1reservoir – Anggota DPR RI, Bambang Soesatyo, yang juga dikenal sebagai Bamsoet, menegaskan bahwa pembenahan internal partai politik (Parpol) adalah langkah krusial untuk membangkitkan demokrasi Indonesia secara substantif. Bamsoet menilai, partai politik tidak hanya sebagai kendaraan perebutan kekuasaan, tetapi harus berfungsi sebagai sekolah politik bagi rakyat dan mencetak kader-kader berkualitas untuk menjaga integritas sistem politik.
Partai Politik Sebagai Jantung Demokrasi
Pernyataan tersebut disampaikan Bamsoet dalam kesempatan mengajar mata kuliah Politik Hukum dan Kebijakan Publik di Program Studi Doktor Ilmu Hukum Universitas Borobudur, Jakarta. Ia mengingatkan, partai politik harus dikelola secara transparan dan akuntabel. Jika partai politik dikelola dengan sistem patronase, politik uang, dan rekrutmen yang tidak selektif, maka demokrasi Indonesia hanya akan menjadi prosedural belaka.
“Partai politik adalah jantung demokrasi. Kalau partai dikelola dengan patronase, politik uang, dan rekrutmen asal-asalan, maka demokrasi kita hanya prosedural belaka. Demokrasi yang sehat lahir dari partai yang transparan, akuntabel, dan demokratis di dalam dirinya,” ujar Bamsoet.
Survei Indikator Menjadi Peringatan Keras
Bamsoet mengutip hasil survei Indikator pada Januari 2024 yang menunjukkan bahwa partai politik memiliki tingkat kepercayaan publik yang sangat rendah, jauh di bawah lembaga negara lainnya. Kondisi ini, menurutnya, menjadi peringatan bagi para elit politik untuk segera melakukan evaluasi dan pembenahan menyeluruh dalam struktur partai.
Pola Rekrutmen yang Perlu Diubah
Bamsoet juga menyoroti praktik rekrutmen calon legislatif yang sering kali lebih mengutamakan popularitas daripada kapasitas dan kompetensi. Dalam hal ini, ia menilai proses seleksi yang mengutamakan popularitas artis dan figur publik, seperti yang terlihat dalam daftar anggota DPR 2024-2029, tidaklah ideal.
“Tidak ada yang salah dengan artis menjadi wakil rakyat. Popularitas boleh jadi modal awal, tetapi kapasitas harus jadi syarat utama. Proses seleksi harus transparan dan berbasis merit. Kalau partai mengabaikan itu, parlemen akan miskin gagasan dan perjuangan bagi kepentingan rakyat,” kata Bamsoet.

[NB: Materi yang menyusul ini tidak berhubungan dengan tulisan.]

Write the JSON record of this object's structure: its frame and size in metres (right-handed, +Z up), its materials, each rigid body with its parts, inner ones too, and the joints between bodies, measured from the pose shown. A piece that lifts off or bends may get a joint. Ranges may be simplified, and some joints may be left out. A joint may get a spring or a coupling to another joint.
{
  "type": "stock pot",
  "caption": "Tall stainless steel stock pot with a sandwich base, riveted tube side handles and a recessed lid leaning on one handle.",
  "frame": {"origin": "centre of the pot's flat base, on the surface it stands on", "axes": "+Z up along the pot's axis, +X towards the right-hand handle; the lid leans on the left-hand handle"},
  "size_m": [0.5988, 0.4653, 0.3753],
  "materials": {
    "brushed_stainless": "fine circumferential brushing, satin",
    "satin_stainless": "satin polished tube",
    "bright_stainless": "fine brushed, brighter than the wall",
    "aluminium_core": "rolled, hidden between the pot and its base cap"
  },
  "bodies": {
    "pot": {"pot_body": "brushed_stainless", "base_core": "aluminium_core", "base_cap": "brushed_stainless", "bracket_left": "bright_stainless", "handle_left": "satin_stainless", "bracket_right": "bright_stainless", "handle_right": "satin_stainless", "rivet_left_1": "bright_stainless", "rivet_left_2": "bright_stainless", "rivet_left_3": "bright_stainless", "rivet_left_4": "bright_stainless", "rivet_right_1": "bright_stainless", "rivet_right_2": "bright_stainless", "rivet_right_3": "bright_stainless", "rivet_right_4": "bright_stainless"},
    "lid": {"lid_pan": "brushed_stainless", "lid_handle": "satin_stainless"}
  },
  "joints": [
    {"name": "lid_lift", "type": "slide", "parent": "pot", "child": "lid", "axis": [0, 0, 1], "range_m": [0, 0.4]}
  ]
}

Politik Uang Masih Menggerogoti Demokrasi
Selain itu, Bamsoet juga menyinggung fenomena politik uang yang masih marak terjadi, seperti yang terlihat dalam Pemilihan Kepala Daerah (Pilkada) 2024. Laporan dari Badan Pengawas Pemilu (Bawaslu) menunjukkan adanya 130 laporan dugaan politik uang yang masuk selama masa tenang dan pemungutan suara. Hal ini, menurut Bamsoet, dapat menggerus legitimasi hasil pemilu dan merusak kualitas demokrasi.

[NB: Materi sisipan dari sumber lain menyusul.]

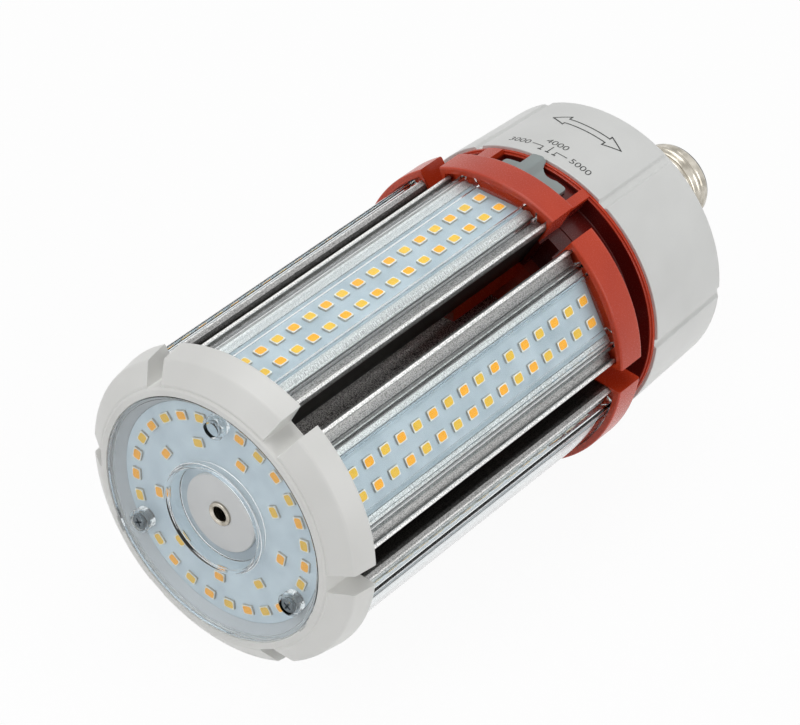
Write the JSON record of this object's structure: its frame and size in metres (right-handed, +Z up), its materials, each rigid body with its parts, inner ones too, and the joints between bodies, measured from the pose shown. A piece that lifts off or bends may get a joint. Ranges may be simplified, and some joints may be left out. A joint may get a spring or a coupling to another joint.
{
  "type": "led hid replacement bulb",
  "caption": "Six-sided LED lamp with clear strip covers, a lensed end, a colour switch and a screw base, to replace a discharge lamp",
  "frame": {"origin": "under the middle of the lamp, on the surface it lies on", "axes": "+X along the lamp axis to the screw base, +Z up, side 1 and the colour switch up"},
  "size_m": [0.215, 0.0918, 0.092],
  "materials": {
    "white_plastic": "satin moulded",
    "clear_plastic": "clear moulded polycarbonate",
    "board": "coated aluminium circuit board",
    "led_warm": "orange phosphor",
    "led_cool": "yellow phosphor",
    "screw_steel": "blackened steel",
    "hub_plastic": "pale grey moulded",
    "nickel": "nickel plated",
    "aluminium": "blasted and anodised extrusion",
    "red_plastic": "satin moulded",
    "grey_plastic": "satin moulded",
    "dark_plastic": "moulded",
    "green_board": "solder mask",
    "ferrite": "sintered",
    "brass": "solder tipped"
  },
  "bodies": {
    "lamp": {"base_carrier": "red_plastic", "base_insulator": "dark_plastic", "base_neck": "white_plastic", "centre_contact": "brass", "cool_leds_1": "led_cool", "cool_leds_2": "led_cool", "cool_leds_3": "led_cool", "cool_leds_4": "led_cool", "cool_leds_5": "led_cool", "cool_leds_6": "led_cool", "core_tube": "aluminium", "driver_board": "green_board", "driver_capacitors": "aluminium", "driver_housing": "white_plastic", "driver_transformer": "ferrite", "end_board": "board", "end_cap": "white_plastic", "end_leds_cool": "led_cool", "end_leds_warm": "led_warm", "end_lens": "clear_plastic", "heat_sink_1": "aluminium", "heat_sink_2": "aluminium", "heat_sink_3": "aluminium", "heat_sink_4": "aluminium", "heat_sink_5": "aluminium", "heat_sink_6": "aluminium", "hub_bush": "nickel", "hub_disc": "hub_plastic", "lens_screws": "screw_steel", "screw_shell": "nickel", "strip_board_1": "board", "strip_board_2": "board", "strip_board_3": "board", "strip_board_4": "board", "strip_board_5": "board", "strip_board_6": "board", "strip_cover_1": "clear_plastic", "strip_cover_2": "clear_plastic", "strip_cover_3": "clear_plastic", "strip_cover_4": "clear_plastic", "strip_cover_5": "clear_plastic", "strip_cover_6": "clear_plastic", "switch_body": "dark_plastic", "warm_leds_1": "led_warm", "warm_leds_2": "led_warm", "warm_leds_3": "led_warm", "warm_leds_4": "led_warm", "warm_leds_5": "led_warm", "warm_leds_6": "led_warm"},
    "slider": {"switch_slider": "grey_plastic", "switch_nub": "dark_plastic"}
  },
  "joints": [
    {"name": "colour_switch", "type": "hinge", "parent": "lamp", "child": "slider", "pos_m": [0, 0, 0.046], "axis": [1, 0, 0], "range_deg": [-3.2, 3.2]}
  ]
}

“Fenomena ini dapat menggerus legitimasi hasil pemilu. Kita perlu penegakan hukum yang cepat dan tepat serta penguatan penegakan hukum dan keterlibatan publik untuk mengawasi,” jelasnya.
Usulan untuk Meningkatkan Kualitas Partai Politik
Sebagai solusi untuk mengatasi permasalahan tersebut, Bamsoet mengusulkan beberapa langkah konkret, antara lain:
- Memperketat Kewajiban Pelaporan dan Audit Keuangan Partai: Agar publik dapat mengakses informasi mengenai siapa penyumbang dana dan bagaimana dana tersebut digunakan.
- Membentuk Komisi Etik Independen di Internal Partai: Untuk memastikan integritas dan moralitas partai tetap terjaga.
- Memperkuat Program Kaderisasi yang Terstruktur: Agar setiap partai dapat menghasilkan pemimpin yang berkualitas dan kompeten.
Menurut Bamsoet, jika dana partai benar-benar transparan, jika kaderisasi berjalan sistematis, dan jika kepemimpinan partai tidak dikuasai oleh segelintir elit, maka partai akan kembali menjadi sekolah politik rakyat. Hal ini, ujarnya, adalah kunci untuk menyelamatkan demokrasi Indonesia dari stagnasi.
Peran Negara dan Masyarakat dalam Reformasi Parpol
Bamsoet juga menegaskan bahwa reformasi partai politik tidak bisa dilakukan oleh partai politik itu sendiri. Negara perlu memperkuat regulasi, sementara masyarakat sipil dan media harus aktif dalam mengawasi proses politik. Pemilih, menurut Bamsoet, juga harus berani menolak politik uang dan memilih berdasarkan kualitas.
“Perubahan akan berat, karena elit yang diuntungkan dengan status quo tentu menolak. Tetapi jika tekanan publik kuat dan insentif untuk partai politik patuh diperjelas, reformasi bisa jadi pilihan rasional,” pungkas Bamsoet.